With the number of banked credits falling, prices in 2019 and early 2020 exceeded the previous 2019 effective price cap of $213.07/credit. The 2020 credit price maximum was set by CARB at $217.97/credit and that went into effect on July 1, 2020. The annual maximum credit price is set by CARB at $200 in 2016 dollars, adjusted for inflation.
So, How Does This Translate into Fuel Prices?
Let’s look at the July 1 report again:
In the July 1 Carbon Market Report, you’ll find the LCFS Carbon Credit assessment at the top. This assessment range of $201.000-$202.000/credit, with a $201.5000/credit full-day average, was based on the reporting of market activity from a range of industry sources.
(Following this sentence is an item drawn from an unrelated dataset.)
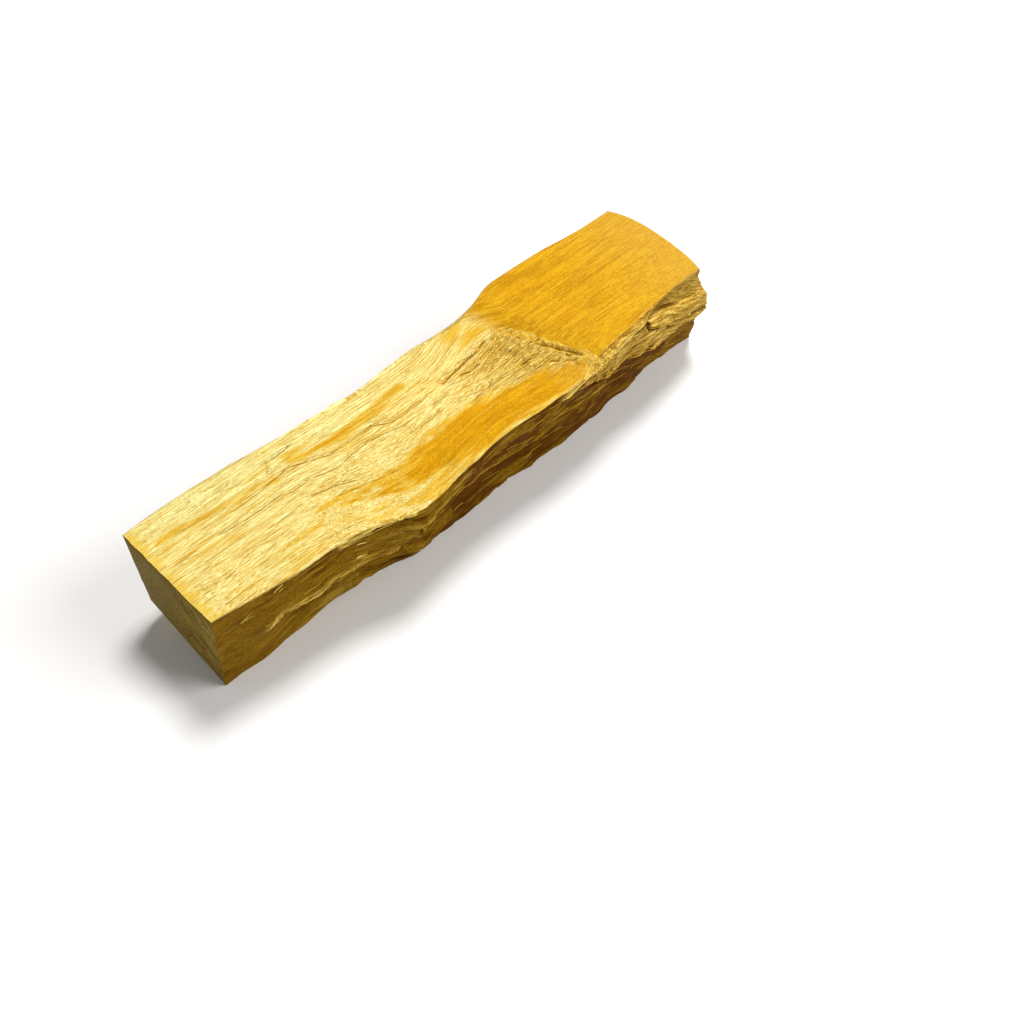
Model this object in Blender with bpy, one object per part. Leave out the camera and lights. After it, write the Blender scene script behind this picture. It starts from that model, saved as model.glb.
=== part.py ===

From there, OPIS provides the expected CI points for ethanol and biodiesel. On this particular day, each CI point of ethanol could be expected to be worth 1.6425cts, meaning, an ethanol plant with a CI score of 60 could expect to see a premium of about 16.4cts for its fuel over an ethanol plant with a CI score of 70. The biodiesel CI point was calculated at 2.5415cts.
Learn more in our Renewable Fuels methodology under “OPIS’s California LCFS Carbon Intensity Calculations.”
Some refiners and suppliers treat these costs differently than others, but many rely on OPIS calculations in the Carbon Market Report to help make pricing decisions.